▶ **Exercise prompt**
Will you repeat only the lines beginning at the one that mentions "part finishes it." and ending at the one that mentions "# Stitches: one", both of them included, exactly?

▶ **Supplied data**
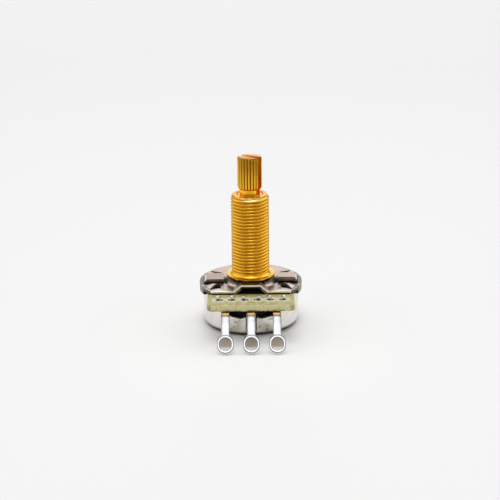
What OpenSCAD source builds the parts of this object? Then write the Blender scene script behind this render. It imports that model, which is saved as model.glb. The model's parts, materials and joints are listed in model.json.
--
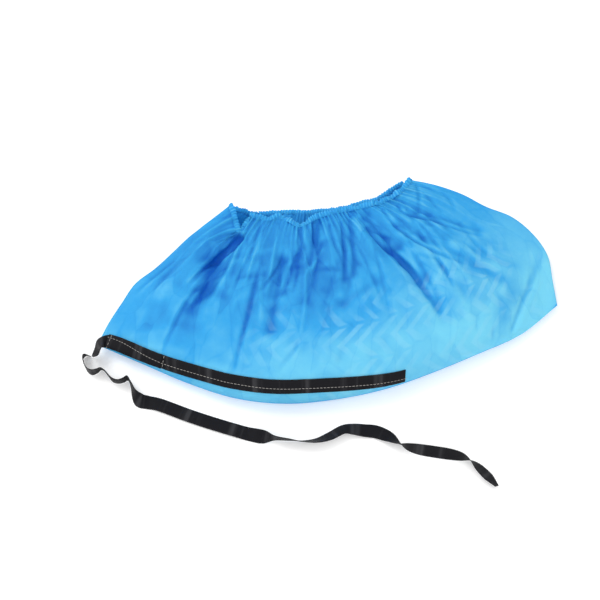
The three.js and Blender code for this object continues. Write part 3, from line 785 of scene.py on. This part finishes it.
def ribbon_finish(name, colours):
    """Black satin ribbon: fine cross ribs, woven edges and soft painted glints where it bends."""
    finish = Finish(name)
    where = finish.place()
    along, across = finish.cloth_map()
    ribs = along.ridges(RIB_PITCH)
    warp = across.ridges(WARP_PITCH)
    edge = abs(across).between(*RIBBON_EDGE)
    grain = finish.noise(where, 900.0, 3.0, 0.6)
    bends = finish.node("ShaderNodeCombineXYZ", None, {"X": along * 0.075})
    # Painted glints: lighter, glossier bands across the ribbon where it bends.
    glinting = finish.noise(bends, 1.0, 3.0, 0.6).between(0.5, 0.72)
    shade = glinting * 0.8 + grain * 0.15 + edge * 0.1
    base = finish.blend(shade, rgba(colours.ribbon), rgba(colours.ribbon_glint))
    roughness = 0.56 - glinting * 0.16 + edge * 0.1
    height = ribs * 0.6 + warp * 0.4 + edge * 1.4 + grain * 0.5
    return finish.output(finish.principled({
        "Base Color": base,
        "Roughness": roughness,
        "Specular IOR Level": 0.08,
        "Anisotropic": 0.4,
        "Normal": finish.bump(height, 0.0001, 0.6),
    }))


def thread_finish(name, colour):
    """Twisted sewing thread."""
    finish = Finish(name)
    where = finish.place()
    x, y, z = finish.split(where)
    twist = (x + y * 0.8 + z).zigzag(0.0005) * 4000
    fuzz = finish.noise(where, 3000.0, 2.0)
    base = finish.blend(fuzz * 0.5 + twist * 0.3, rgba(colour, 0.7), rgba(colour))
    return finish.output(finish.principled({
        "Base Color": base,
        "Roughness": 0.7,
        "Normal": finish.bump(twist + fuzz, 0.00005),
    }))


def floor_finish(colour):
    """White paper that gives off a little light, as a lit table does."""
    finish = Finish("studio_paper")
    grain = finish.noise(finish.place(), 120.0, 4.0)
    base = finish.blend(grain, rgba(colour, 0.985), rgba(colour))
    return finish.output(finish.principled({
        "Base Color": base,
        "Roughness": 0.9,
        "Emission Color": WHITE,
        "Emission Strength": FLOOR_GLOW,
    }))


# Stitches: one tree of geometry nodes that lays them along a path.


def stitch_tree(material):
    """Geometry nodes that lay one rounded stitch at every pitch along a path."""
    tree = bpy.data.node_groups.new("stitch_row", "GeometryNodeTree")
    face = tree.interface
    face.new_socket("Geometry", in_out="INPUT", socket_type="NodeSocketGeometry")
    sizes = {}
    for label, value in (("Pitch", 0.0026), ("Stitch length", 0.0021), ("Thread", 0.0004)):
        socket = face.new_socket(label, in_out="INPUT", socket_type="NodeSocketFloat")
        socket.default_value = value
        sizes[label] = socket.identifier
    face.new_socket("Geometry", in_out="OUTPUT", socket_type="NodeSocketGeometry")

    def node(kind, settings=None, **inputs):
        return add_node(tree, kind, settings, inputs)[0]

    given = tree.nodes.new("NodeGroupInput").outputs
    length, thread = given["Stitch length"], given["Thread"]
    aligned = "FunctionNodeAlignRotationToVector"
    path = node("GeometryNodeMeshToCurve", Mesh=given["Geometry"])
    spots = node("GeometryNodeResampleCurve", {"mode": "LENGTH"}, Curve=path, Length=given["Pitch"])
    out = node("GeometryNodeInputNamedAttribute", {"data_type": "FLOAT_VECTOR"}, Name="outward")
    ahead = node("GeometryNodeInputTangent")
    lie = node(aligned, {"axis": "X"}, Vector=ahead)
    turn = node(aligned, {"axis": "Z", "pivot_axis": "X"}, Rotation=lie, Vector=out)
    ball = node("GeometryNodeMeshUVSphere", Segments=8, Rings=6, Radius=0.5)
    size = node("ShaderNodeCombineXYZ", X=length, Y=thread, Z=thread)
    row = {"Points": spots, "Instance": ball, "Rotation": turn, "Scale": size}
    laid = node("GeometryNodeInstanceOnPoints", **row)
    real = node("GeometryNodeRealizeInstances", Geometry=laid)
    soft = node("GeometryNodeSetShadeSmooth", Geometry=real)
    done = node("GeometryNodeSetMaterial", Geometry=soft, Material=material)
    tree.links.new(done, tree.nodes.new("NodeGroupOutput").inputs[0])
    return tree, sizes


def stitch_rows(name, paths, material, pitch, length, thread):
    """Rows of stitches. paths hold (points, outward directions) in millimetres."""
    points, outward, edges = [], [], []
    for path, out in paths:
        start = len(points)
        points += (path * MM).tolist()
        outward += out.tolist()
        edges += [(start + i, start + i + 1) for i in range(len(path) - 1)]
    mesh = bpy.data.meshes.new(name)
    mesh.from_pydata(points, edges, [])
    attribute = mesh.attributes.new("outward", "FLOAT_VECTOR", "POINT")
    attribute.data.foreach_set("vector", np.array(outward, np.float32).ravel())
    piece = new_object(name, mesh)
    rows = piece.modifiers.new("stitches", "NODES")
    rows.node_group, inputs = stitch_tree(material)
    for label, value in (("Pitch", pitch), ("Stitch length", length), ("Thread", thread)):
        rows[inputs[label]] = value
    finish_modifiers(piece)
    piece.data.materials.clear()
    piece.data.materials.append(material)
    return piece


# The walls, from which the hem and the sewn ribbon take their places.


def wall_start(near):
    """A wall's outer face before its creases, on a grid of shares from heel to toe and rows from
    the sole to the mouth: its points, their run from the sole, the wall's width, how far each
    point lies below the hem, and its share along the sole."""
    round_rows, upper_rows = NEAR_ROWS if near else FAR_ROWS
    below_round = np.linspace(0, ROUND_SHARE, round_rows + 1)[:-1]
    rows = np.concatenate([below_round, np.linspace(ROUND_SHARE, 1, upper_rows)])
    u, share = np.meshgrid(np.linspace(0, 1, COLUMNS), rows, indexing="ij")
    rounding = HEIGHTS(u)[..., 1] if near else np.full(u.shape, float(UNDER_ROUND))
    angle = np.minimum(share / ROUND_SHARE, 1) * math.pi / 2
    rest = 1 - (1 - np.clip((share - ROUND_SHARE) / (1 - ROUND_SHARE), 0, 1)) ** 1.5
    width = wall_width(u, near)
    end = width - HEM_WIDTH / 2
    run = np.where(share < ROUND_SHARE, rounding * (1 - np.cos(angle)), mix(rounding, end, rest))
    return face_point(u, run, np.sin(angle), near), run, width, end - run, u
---
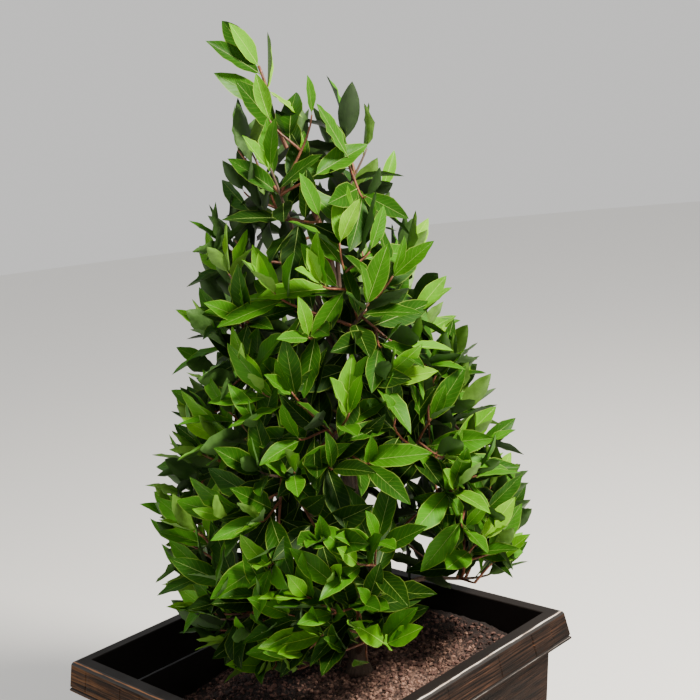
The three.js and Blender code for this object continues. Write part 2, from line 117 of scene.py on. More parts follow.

▶ **Full output**
The three.js and Blender code for this object continues. Write part 3, from line 785 of scene.py on. This part finishes it.
def ribbon_finish(name, colours):
    """Black satin ribbon: fine cross ribs, woven edges and soft painted glints where it bends."""
    finish = Finish(name)
    where = finish.place()
    along, across = finish.cloth_map()
    ribs = along.ridges(RIB_PITCH)
    warp = across.ridges(WARP_PITCH)
    edge = abs(across).between(*RIBBON_EDGE)
    grain = finish.noise(where, 900.0, 3.0, 0.6)
    bends = finish.node("ShaderNodeCombineXYZ", None, {"X": along * 0.075})
    # Painted glints: lighter, glossier bands across the ribbon where it bends.
    glinting = finish.noise(bends, 1.0, 3.0, 0.6).between(0.5, 0.72)
    shade = glinting * 0.8 + grain * 0.15 + edge * 0.1
    base = finish.blend(shade, rgba(colours.ribbon), rgba(colours.ribbon_glint))
    roughness = 0.56 - glinting * 0.16 + edge * 0.1
    height = ribs * 0.6 + warp * 0.4 + edge * 1.4 + grain * 0.5
    return finish.output(finish.principled({
        "Base Color": base,
        "Roughness": roughness,
        "Specular IOR Level": 0.08,
        "Anisotropic": 0.4,
        "Normal": finish.bump(height, 0.0001, 0.6),
    }))


def thread_finish(name, colour):
    """Twisted sewing thread."""
    finish = Finish(name)
    where = finish.place()
    x, y, z = finish.split(where)
    twist = (x + y * 0.8 + z).zigzag(0.0005) * 4000
    fuzz = finish.noise(where, 3000.0, 2.0)
    base = finish.blend(fuzz * 0.5 + twist * 0.3, rgba(colour, 0.7), rgba(colour))
    return finish.output(finish.principled({
        "Base Color": base,
        "Roughness": 0.7,
        "Normal": finish.bump(twist + fuzz, 0.00005),
    }))


def floor_finish(colour):
    """White paper that gives off a little light, as a lit table does."""
    finish = Finish("studio_paper")
    grain = finish.noise(finish.place(), 120.0, 4.0)
    base = finish.blend(grain, rgba(colour, 0.985), rgba(colour))
    return finish.output(finish.principled({
        "Base Color": base,
        "Roughness": 0.9,
        "Emission Color": WHITE,
        "Emission Strength": FLOOR_GLOW,
    }))


# Stitches: one tree of geometry nodes that lays them along a path.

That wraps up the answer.